While Kagan denies that America is in decline and therefore makes the case for maintaining U.S. global commitments and continuing democracy promotion, Zbigniew Brzezinski – former U.S. National Security Advisor to President Jimmy Carter – argues in his monograph “Strategic Vision: America & the Crisis of Global Power” that U.S. power is waning and, consequently, that the American government should change its foreign policy. “The West” can only reassert itself if it expands to include Russia and Turkey, Brzezinski claims. An alliance of North America, Europe, Turkey, and Russia would stretch from Vancouver to Vladivostok and would have enough geopolitical clout to dominate world affairs. In East Asia, the U.S. should no longer antagonize China but take its interests in the region into consideration. For this reason, Brzezinski suggests the U.S. should refrain from forming any new anti-Chinese military alliances, for example with India, which would raise the specter of a war with China and hence “reduce Russian fears of China and thus diminish Russian self-interest in becoming more closely tied to the West” (p. 165). Moreover, the U.S. should acquiesce in the unification of mainland China with Taiwan, according to Brzezinski. Whilst in the west America should build an enlarged community, in the east it should ensure a balance of power between China, Japan, and India, instead of pursuing dominance. Furthermore, Brzezinski strongly recommends that the U.S. avoid interfering militarily in the Middle East, since armed interventions would further erode the image of America and would push Middle Eastern nations into an alliance with China.
In contrast to Kagan, Brzezinski largely refrains from historical comparisons. By focusing on current shifts in the distribution of power, he is able to outline a clear grand strategy that responds to an observable decline in America’s relative might. To an adherent of the realist paradigm, according to which international relations are governed by a number of timeless “laws” such as the assumption that states, as unitary actors, act rationally to pursue more or less objective national interests in an anarchic international system, Brzezinski’s policy recommendations might sound plausible. By expanding “the West” the U.S. could compensate for its decreasing power and by serving as mediator in eastern Eurasia it could play an influential role in the region without having to station – not to speak of employ – a large number of military forces. To an historian, however, his call for the inclusion of Russia in the western security organization may seem problematic. NATO – in the words of its preeminent historian “the enduring alliance”2 – was not simply an ad-hoc alliance of convenience during the Cold War but was perceived as the political incarnation of “western civilization.” For this reason, it survived the demise of its nemesis at the end of the Cold War or, in other words, continued to exit despite the disappearance of its original raison d’être.3 The effectiveness and longevity of the western alliance can thus be explained by the fact that it drew on a feeling of solidarity among its members that went beyond immediate security imperatives. Such a community, however, is the product of an historical evolution and cannot be simply created or expanded for temporary advantages by a geopolitical strategist.

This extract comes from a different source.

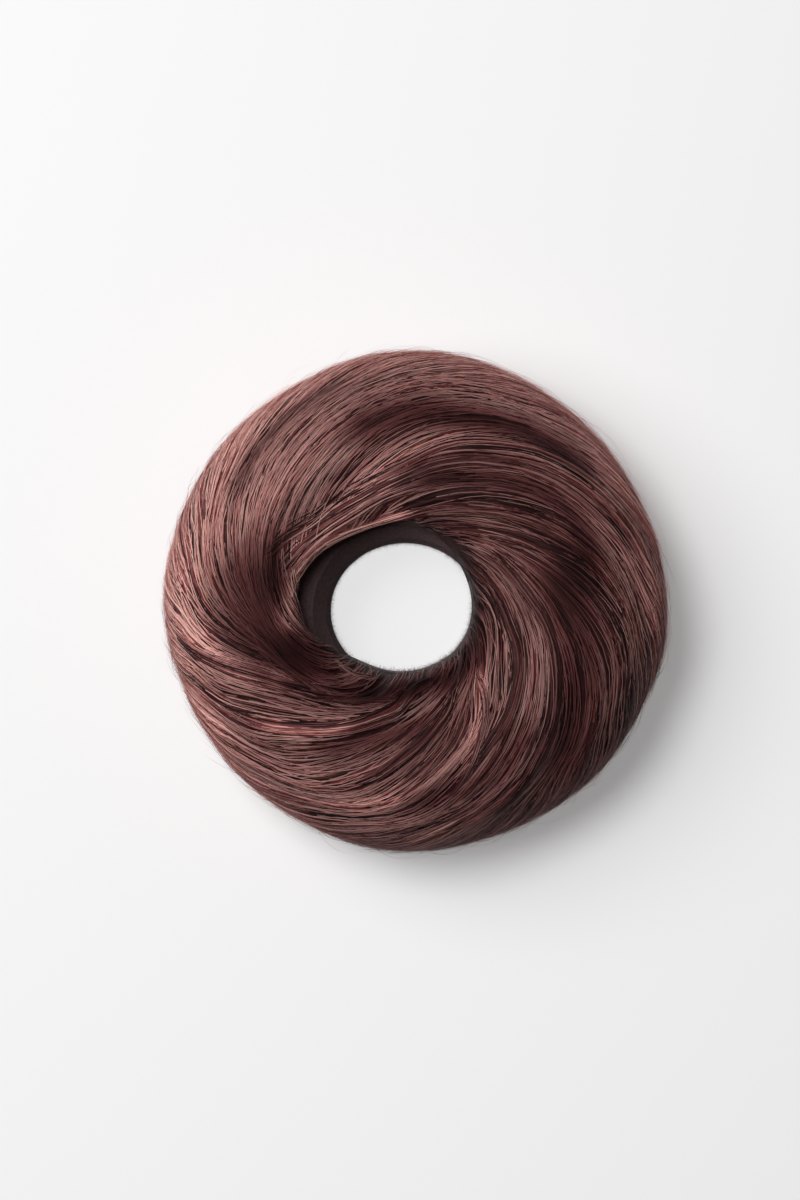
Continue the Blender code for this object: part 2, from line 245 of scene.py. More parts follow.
# Shades of the dyed hair, dark to pale, then the redder and browner strands: place in the range, sRGB colour
HAIR_SHADES = (
    (0.00, "#2f2021"),
    (0.20, "#462d2e"),
    (0.40, "#734949"),
    (0.58, "#a96361"),
    (0.70, "#dc8e89"),
    (0.80, "#fdc6bb"),
    (0.84, "#80383d"),
    (0.92, "#a34b4d"),
    (1.00, "#93603f"),
)
PALEST = 0.80
RED_FROM = 0.84
RED_PART = 0.08

# Painted light and shade: how light a strand is painted at a place, from deep in the hair to the lit rim:
# place in the range, sRGB colour
LIGHT_RANGE = ((0.0, "#454a50"), (0.6, "#9e9c9e"), (1.0, "#ffffff"))
EVEN_LIGHT = 0.56
LIGHT_GAIN = 1.4
LEAST_LIGHT = 0.02
FULL_LIGHT = 0.96
TIP_LIGHT = 0.03
# A strand is darker by this over this part of its length, from its root.
ROOT_SHADE = 0.12
ROOT_PART = 0.3
# Painted light past the full light makes a strand paler instead, a painted highlight, by no more than this.
MOST_PALER = 0.3
# Deep in the hair, as the painted light falls from the second value to the first, the tones come nearer to one
# tone, by this part of the way.
DEEP_LIGHT = (0.1, 0.6)
DEEP_TONE = 0.36
DEEP_EVENING = 0.5

# A strand is a flat strip, rolled a little to one side. Its two edges lie inside one of the steps of tone.
# Pale strands are thinner than dark ones, and the red and brown ones have one width.
STRIP_EDGES = (-1.0, 1.0)
EDGES_IN_STEP = (0.02, 0.98)
TONE_STEPS = 48
ROLL = 16.0
DARK_WIDTH = 1.15
PALE_THINNING = 0.7
RED_WIDTH = 0.7
FLOOR_CLEARANCE = 0.06 * MM

# Where a strand's width or lift is full, as parts of its length: from the first to the second
WIDTH_FULL = (0.08, 0.84)
CLUMP_FULL = (0.14, 0.84)
LOCK_FULL = (0.12, 0.86)
WINDING_FULL = (0.15, 0.85)
PAST_END = 0.02
THIN_END = 0.12
# How deep the ends dip, in mm
END_DIP = 0.9
WINDING_DIP = 0.7

# The slow drift of a strand to either side, as two waves along its length
WAVES = 1.6
WAVE_PACE = (0.4, 1.0)
SECOND_PACE = 2.1
SECOND_SIZE = 0.6
CLUMP_DRIFT = 0.12 * MM
LOCK_DRIFT = 0.10 * MM

# How strands lie across a clump or lock, in half widths, and how much a clump gathers and opens on its way
ACROSS_SPREAD = 0.5
ACROSS_MOST = 1.1
GATHERED = 0.7
OPENED = 0.5
OPENED_AT = (-0.8, 0.8)
# The spread of a clump's ends, its least run and its clearance from the lip, in degrees of turn
START_SPREAD = 5.0
END_SPREAD = 7.0
LEAST_RUN = 15.0
CLEAR_OF_LIP = 5.0
LOWEST_TURN = 312.0
LIFT_SPREAD = 0.10

# A lock's strands: how far from its two ends they start and stop, as parts of its length, how wide it is at
# its ends and how much wider in its middle, and how much they cross over. Lifts are in mm.
LOCK_START = (0, 0.3)
LOCK_STOP = (0, 0.25)
LOCK_EVEN = 0.8
LOCK_BELLY = 0.35
LOCK_CROSSING = 0.45
LOCK_LEAST_LIFT = 0.05
LOCK_LIFT_SPREAD = 0.08
LOCK_TONE_SPREAD = 0.34
LOCK_WIDTH = (0.13, 0.30)
LOCK_STEPS = 20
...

Charles A. Kupchan – Professor of International Affairs at Georgetown University – agrees with Brzezinski that America is in relative decline. In “No One’s World: The West, the Rising Rest, and the Coming Global Turn,” he predicts that “the West,” which he defines as Europe and the United States, will no longer dominate the world in the 21st century, as they have done before. Instead, as power will be more equally shared around the globe, it will be “no one’s world.” Consequently, “the West’s” political model – liberal democracy – will also not be adopted unanimously around the globe. Rather, the new world order will be “a politically diverse landscape in which the Western model will offer only one of many competing conceptions of domestic and international order” (p. 5). To prevent international anarchy and armed struggle in the coming multipolar world, Kupchan suggests that “the West” and the “rising rest” should “forge a consensus on the ordering rules that define legitimacy and govern matters of commerce, war, and peace” (p. x). The alternative – i.e. attempting to rapidly spread western democratic ideals and institutions to the world before the dominance of “the West” is irrevocably over and hoping that the liberal international order will then be preserved even without the support of American power – is, by contrast, counterproductive in Kupchan’s eyes, since China will not embrace an order in whose creation it played no part. Instead, “Western” and rising powers should negotiate the basis of a new world order on equal terms – a world order that “preserves stability and a rules-based international system amid the multiple versions of modernity that will populate the world” (p. 10).
Among the books discussed here, Kupchan’s monograph is the most historically informed. Canvassing the larger international developments since around 1500, he demonstrates that modernization and westernization are not synonymous and that non-western countries have followed their own path towards modernity rather than simply copying “the West’s” model. Kupchan doubts that democracy will keep spreading around the globe, as Kagan hopes, but finds that western democracy will ideologically compete with Chinese communal autocracy, Russian paternal autocracy, Middle Eastern theocracy, African strongmen rule, and Latin American left-wing populism in the 21st century.
While, of the three works, Kupchan’s book will be most appealing to historians, since an analysis of larger world historical developments makes up half of the monograph, it will, however, most likely have the least influence on the public debate on U.S. foreign policy, since its narrative leaves too little room for agency. Kupchan convincingly demonstrates that “the West’s” relative influence is in decline and that in view of long-term trends there is little that can arrest – much less reverse – this development. While Kupchan’s historical trajectory may be correct, his book, however, does not provide as clear-cut a blueprint for political action as Kagan’s and Brzezinski’s essays.
The lesson we can derive from this analysis of the three books might be that the more historically nuanced a monograph is the less conducive it is to unequivocal political messages. Historians explain political actions and their effects in the past and identify long-term developments, but cannot deduce reliable prognoses for the future or develop political action plans for the present from the experience of history. Nonetheless, historical consciousness is indispensable for making sense of an infinitely complex present, for developing a gripping narrative that defines a nation’s role in the world, and for formulating a coherent and convincing foreign policy.
Notes:
1 Cf. Herfried Münkler, Der große Krieg: Die Welt 1914–1918, Reinbek 2013; Margaret MacMillan, The War that Ended Peace: How Europe Abandoned Peace for the First World War, London 2013.
2 Lawrence S. Kaplan, NATO and the United States: The Enduring Alliance, Boston 1988.
3 Cf. Helene Sjursen, “On the Identity of NATO,” in: International Affairs, Vol. 80, No. 4 (2004), pp. 687–703.